Quelques heures auparavant, la mosquée Khadijah, située non loin du centre islamique Shah Jalal, à Montréal, dans le quartier de la Pointe-Saint-Charles, avait été l'objet de dégradations hostiles. Une vitre a été brisée par une brique, des œufs lancés sur la façade du bâtiment. Selon les témoignages, ce n'est pas le premier acte de vandalisme subi par cette mosquée. Elle avait été aussi en partie barbouillée de graffitis. Une enquête pour "crime haineux'' a été ouverte par la police provinciale. L'administrateur de la mosquée Khadijah a découvert les dégâts en revenant de la cérémonie. Pour lui, il s'agit d'un "effet domino" lié tant à la tuerie commise par Alexandre Bissonnette à Québec qu'aux déclarations de Donald Trump sur les musulmans, rapporte Le Journal de Montréal.

Cette mosquée, comme d'autres, faisait l'objet d'une surveillance, mais les faits se sont produits tôt dans la matinée.

Islamophobie croissante

Fazale Elahi Ahmed a déclaré à Métro qu'après l'attentat de Québec, ses voisins étaient venus le rassurer, disant "que je n'avais rien à craindre parce que nous vivons dans un quartier très multiculturel et ouvert.

Voir des incidents du genre dans un coin tranquille comme le nôtre est plus que surprenant". Des propos similaires étaient encore tenus à Québec avant l'attentat qui a toutefois été précédé de chroniques radiophoniques, de billets dans la presse faisant monter un climat d'hostilité. Les musulmans redoutent à présent une multiplication d'actes et propos hostiles.

Lors de la cérémonie, des personnes ont crié "arrêtez les radios-poubelles", mais l'entourage les a calmement incitées à se taire et respecter l'ambiance de recueillement. Les funérailles des trois autres victimes, Mamadou Tanou Barry, Ibramhima Barry et Azzeddine Soufiane seront célébrées ce jour, au Centre des congrès de Québec.
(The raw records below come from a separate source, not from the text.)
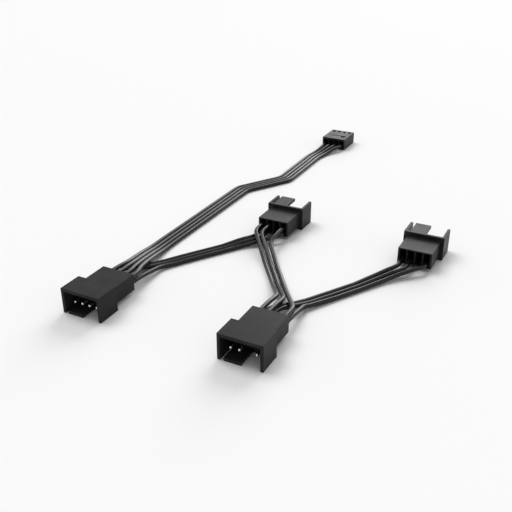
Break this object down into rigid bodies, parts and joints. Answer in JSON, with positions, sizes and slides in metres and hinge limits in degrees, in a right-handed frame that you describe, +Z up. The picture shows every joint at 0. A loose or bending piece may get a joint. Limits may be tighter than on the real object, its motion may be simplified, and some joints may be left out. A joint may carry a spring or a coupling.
{
  "type": "fan splitter cable",
  "caption": "Daisy-chain splitter cable: a female plug takes a board's fan header and feeds a chain of male connectors for more fans, over flat runs of thin black wires.",
  "frame": {"origin": "on the surface the cable lies on, under the middle of the box around its housings", "axes": "+X along each connector's row of terminals, +Y the way the female plug goes onto a header, +Z up from the surface"},
  "size_m": [0.0898, 0.181, 0.008],
  "materials": {
    "housing_plug_plastic": "satin black moulded plastic",
    "housing_a_plastic": "satin black moulded plastic",
    "housing_b_plastic": "satin black moulded plastic",
    "housing_c_plastic": "satin black moulded plastic",
    "housing_d_plastic": "satin black moulded plastic",
    "socket_1_tin": "tin plated sheet metal",
    "socket_2_tin": "tin plated sheet metal",
    "socket_3_tin": "tin plated sheet metal",
    "socket_4_tin": "tin plated sheet metal",
    "pin_a1_tin": "tin plated sheet metal",
    "pin_a2_tin": "tin plated sheet metal",
    "pin_a3_tin": "tin plated sheet metal",
    "pin_a4_tin": "tin plated sheet metal",
    "pin_b1_tin": "tin plated sheet metal",
    "pin_b2_tin": "tin plated sheet metal",
    "pin_b4_tin": "tin plated sheet metal",
    "pin_c1_tin": "tin plated sheet metal",
    "pin_c2_tin": "tin plated sheet metal",
    "pin_c4_tin": "tin plated sheet metal",
    "pin_d1_tin": "tin plated sheet metal",
    "pin_d2_tin": "tin plated sheet metal",
    "pin_d4_tin": "tin plated sheet metal",
    "lead_1_jacket": "satin black soft jacket",
    "lead_2_jacket": "satin black soft jacket",
    "lead_3_jacket": "satin black soft jacket",
    "lead_4_jacket": "satin black soft jacket",
    "link_ab_1_jacket": "satin black soft jacket",
    "link_ab_2_jacket": "satin black soft jacket",
    "link_ab_4_jacket": "satin black soft jacket",
    "link_bc_1_jacket": "satin black soft jacket",
    "link_bc_2_jacket": "satin black soft jacket",
    "link_bc_4_jacket": "satin black soft jacket",
    "link_cd_1_jacket": "satin black soft jacket",
    "link_cd_2_jacket": "satin black soft jacket",
    "link_cd_4_jacket": "satin black soft jacket"
  },
  "bodies": {
    "root": {"housing_plug": "housing_plug_plastic", "housing_a": "housing_a_plastic", "housing_b": "housing_b_plastic", "housing_c": "housing_c_plastic", "housing_d": "housing_d_plastic", "socket_1": "socket_1_tin", "socket_2": "socket_2_tin", "socket_3": "socket_3_tin", "socket_4": "socket_4_tin", "pin_a1": "pin_a1_tin", "pin_a2": "pin_a2_tin", "pin_a3": "pin_a3_tin", "pin_a4": "pin_a4_tin", "pin_b1": "pin_b1_tin", "pin_b2": "pin_b2_tin", "pin_b4": "pin_b4_tin", "pin_c1": "pin_c1_tin", "pin_c2": "pin_c2_tin", "pin_c4": "pin_c4_tin", "pin_d1": "pin_d1_tin", "pin_d2": "pin_d2_tin", "pin_d4": "pin_d4_tin", "lead_1": "lead_1_jacket", "lead_2": "lead_2_jacket", "lead_3": "lead_3_jacket", "lead_4": "lead_4_jacket", "link_ab_1": "link_ab_1_jacket", "link_ab_2": "link_ab_2_jacket", "link_ab_4": "link_ab_4_jacket", "link_bc_1": "link_bc_1_jacket", "link_bc_2": "link_bc_2_jacket", "link_bc_4": "link_bc_4_jacket", "link_cd_1": "link_cd_1_jacket", "link_cd_2": "link_cd_2_jacket", "link_cd_4": "link_cd_4_jacket"}
  },
  "joints": []
}
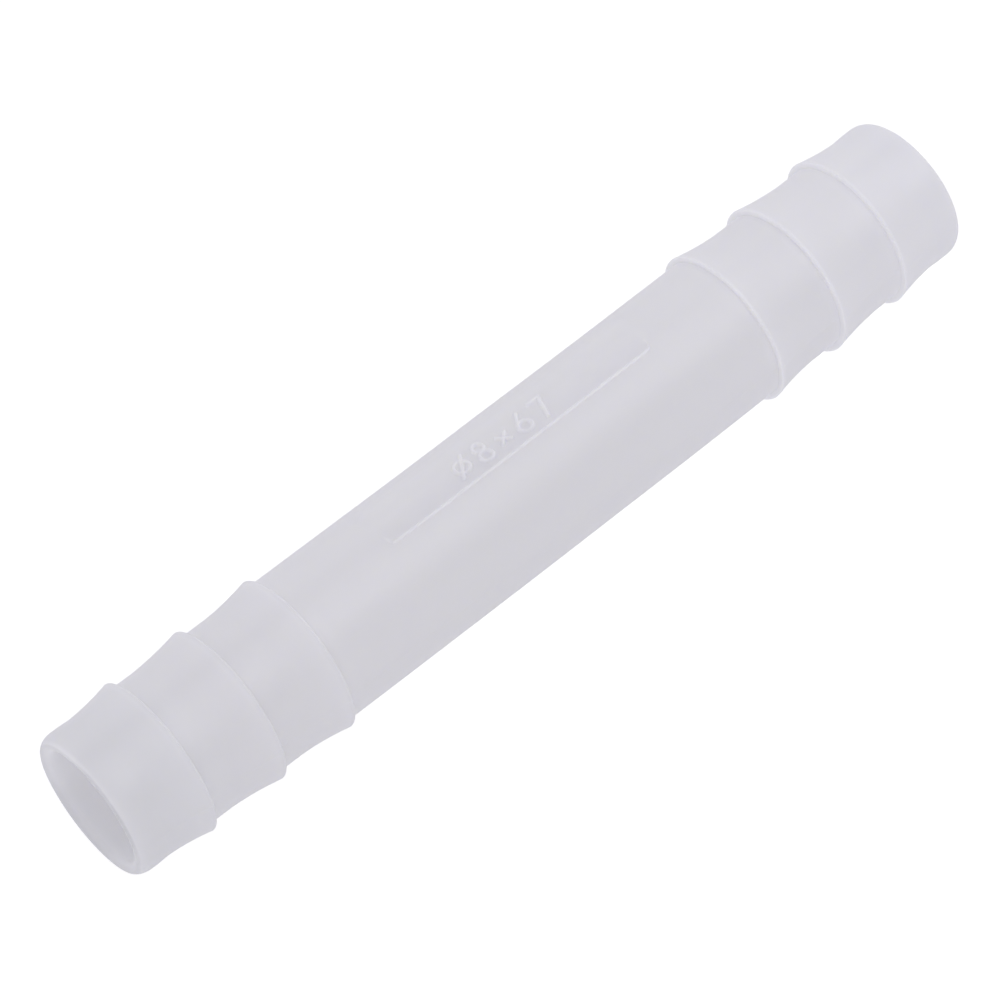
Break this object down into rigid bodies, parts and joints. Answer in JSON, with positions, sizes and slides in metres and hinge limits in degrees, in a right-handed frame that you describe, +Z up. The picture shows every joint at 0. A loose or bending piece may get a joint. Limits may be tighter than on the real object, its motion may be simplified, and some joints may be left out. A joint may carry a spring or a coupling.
{
  "type": "barbed hose connector",
  "caption": "Straight plastic hose joiner with barbs on both ends, a plain round stem between them, a through bore and a raised flat size pad.",
  "frame": {"origin": "on the bore axis, halfway between the two mouths", "axes": "+X along the bore axis, +Z up through the middle of the raised marking pad, +Y completes the right-handed frame"},
  "size_m": [0.0666, 0.0108, 0.0108],
  "materials": {
    "natural_polypropylene": "satin, natural milky translucent, as moulded"
  },
  "bodies": {
    "root": {"connector_body": "natural_polypropylene"}
  },
  "joints": []
}
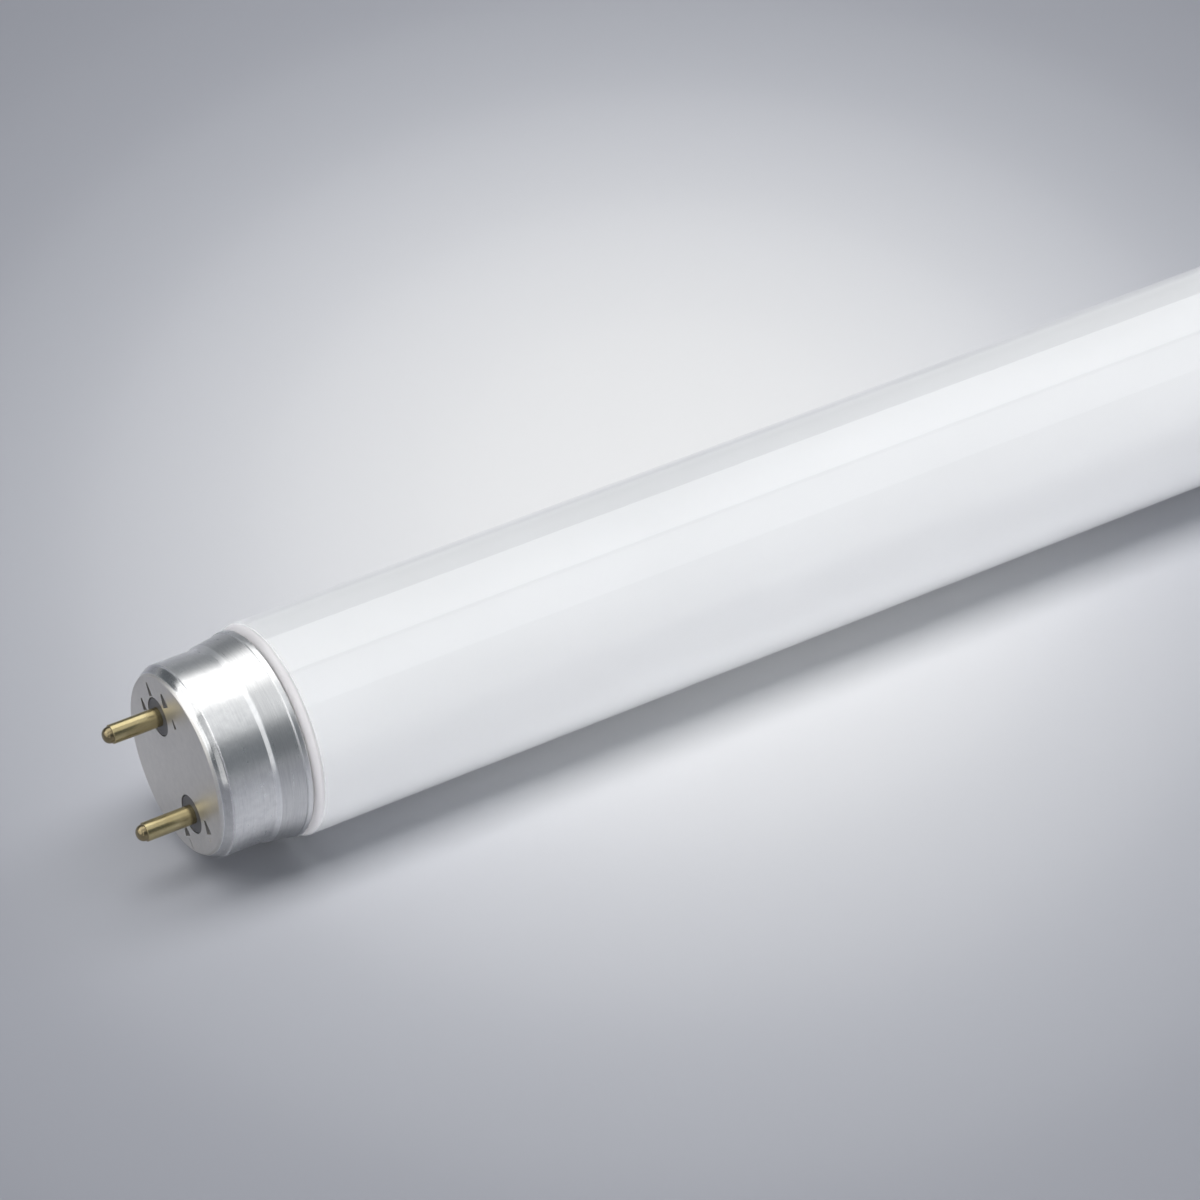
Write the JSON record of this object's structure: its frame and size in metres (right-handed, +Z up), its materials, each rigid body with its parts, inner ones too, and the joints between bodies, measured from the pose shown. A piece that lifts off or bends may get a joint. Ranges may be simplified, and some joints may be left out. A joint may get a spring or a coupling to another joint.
{
  "type": "led tube",
  "caption": "Glass tube light with a stepped aluminium cap and a pair of contact pins at each end, and a light strip with its driver inside.",
  "frame": {"origin": "on the tube's axis, halfway between the two cap faces", "axes": "+X along the tube from the near cap to the far cap, +Z up as the tube lies on a flat surface, +Y away from the viewer"},
  "size_m": [0.604, 0.028, 0.028],
  "materials": {
    "clear_glass": "clear, polished",
    "white_film": "white, lightly diffusing",
    "silicone": "matte",
    "strip_white": "white solder mask on aluminium",
    "led_body": "matte",
    "phosphor": "matte",
    "board_green": "glass fibre with green solder mask",
    "black_plastic": "matte",
    "blue_coat": "dipped epoxy",
    "yellow_plastic": "moulded",
    "can_sleeve": "shrunk sleeve",
    "grey_coat": "cement coat",
    "ferrite": "pressed and fired",
    "copper": "enamelled wire",
    "tin": "solder",
    "cap_aluminium": "drawn, brushed round",
    "insulator_grey": "moulded",
    "pin_brass": "turned, satin",
    "cement": "cured cement",
    "wire_white": "insulation"
  },
  "bodies": {
    "root": {"glass_tube": "clear_glass", "diffuser_film": "white_film", "thermal_bed": "silicone", "light_strip": "strip_white", "led_packages": "led_body", "led_phosphors": "phosphor", "driver_board": "board_green", "strip_header": "black_plastic", "surge_varistor": "blue_coat", "film_capacitor": "yellow_plastic", "bulk_capacitor": "can_sleeve", "output_capacitor": "can_sleeve", "fuse_resistor": "grey_coat", "bridge_rectifier": "black_plastic", "inductor_core": "ferrite", "inductor_coil": "copper", "control_chip": "black_plastic", "chip_resistors": "black_plastic", "near_cap_shell": "cap_aluminium", "near_cap_cement": "cement", "near_insulator": "insulator_grey", "near_solder_joints": "tin", "near_upper_pin": "pin_brass", "near_upper_wire": "wire_white", "near_lower_pin": "pin_brass", "near_lower_wire": "wire_white", "far_cap_shell": "cap_aluminium", "far_cap_cement": "cement", "far_insulator": "insulator_grey", "far_solder_joints": "tin", "far_upper_pin": "pin_brass", "far_upper_wire": "wire_white", "far_lower_pin": "pin_brass", "far_lower_wire": "wire_white"}
  },
  "joints": []
}
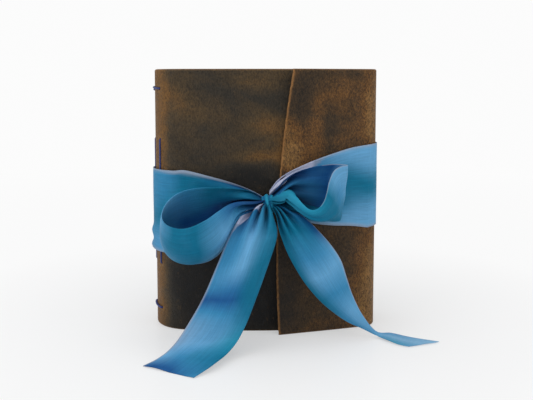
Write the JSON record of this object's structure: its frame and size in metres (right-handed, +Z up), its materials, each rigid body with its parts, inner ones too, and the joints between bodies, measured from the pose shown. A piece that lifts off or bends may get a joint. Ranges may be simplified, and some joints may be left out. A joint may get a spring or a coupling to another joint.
{
  "type": "leather journal",
  "caption": "Longstitched leather journal with a wraparound flap, standing upright and tied with a dyed silk ribbon in a bow.",
  "frame": {"origin": "middle of the tail edge of the cover, on the surface that the journal stands on", "axes": "+Z up along the spine, +X from the spine to the fore edge, -Y towards the front cover and the bow"},
  "size_m": [0.164, 0.117, 0.1524],
  "materials": {
    "leather": "waxed pull-up leather, worn at the folds",
    "paper": "uncoated cream paper",
    "thread": "waxed linen",
    "silk": "satin, unevenly dyed"
  },
  "bodies": {
    "root": {"leather_cover": "leather", "page_block": "paper", "sewing_thread": "thread", "ribbon": "silk"}
  },
  "joints": []
}
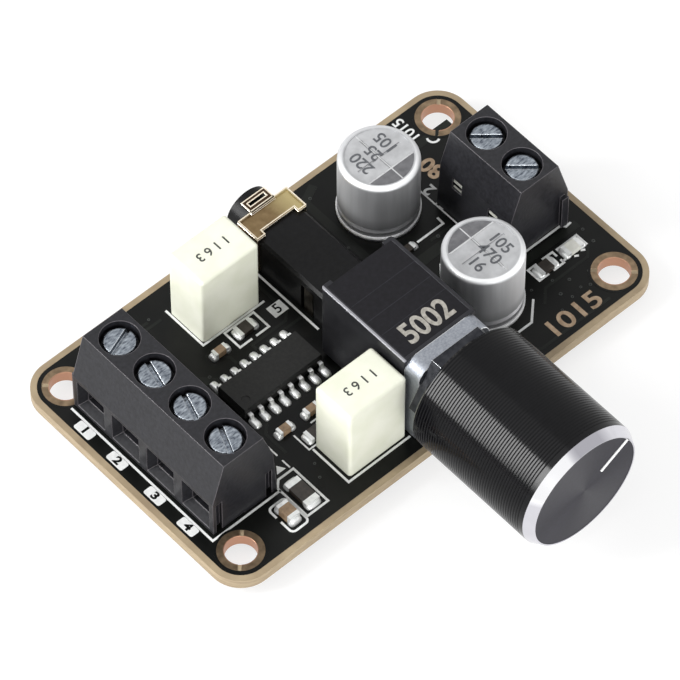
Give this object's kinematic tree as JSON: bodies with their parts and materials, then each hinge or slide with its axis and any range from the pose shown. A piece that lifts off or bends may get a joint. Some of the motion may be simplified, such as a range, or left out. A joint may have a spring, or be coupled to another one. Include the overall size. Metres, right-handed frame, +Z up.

La tuerie a fait 17 orphelins. Les victimes auraient pu être plus nombreuses. Alexandre Bissonnette a d'abord employé un fusil d'assaut mais qui s'est enrayé. Il a alors saisi un pistolet pour tirer encore avant de s'enfuir (pour se rendre par la suite en appelant la police). Le meurtrier avait prémédité son acte car il est apparu qu'il s'était rendu à la mosquée trois jours auparavant, liant une rapide conversation avec Lhoussine El Manoug en feignant de s'intéresser à la religion musulmane. Il s'était déclaré catholique.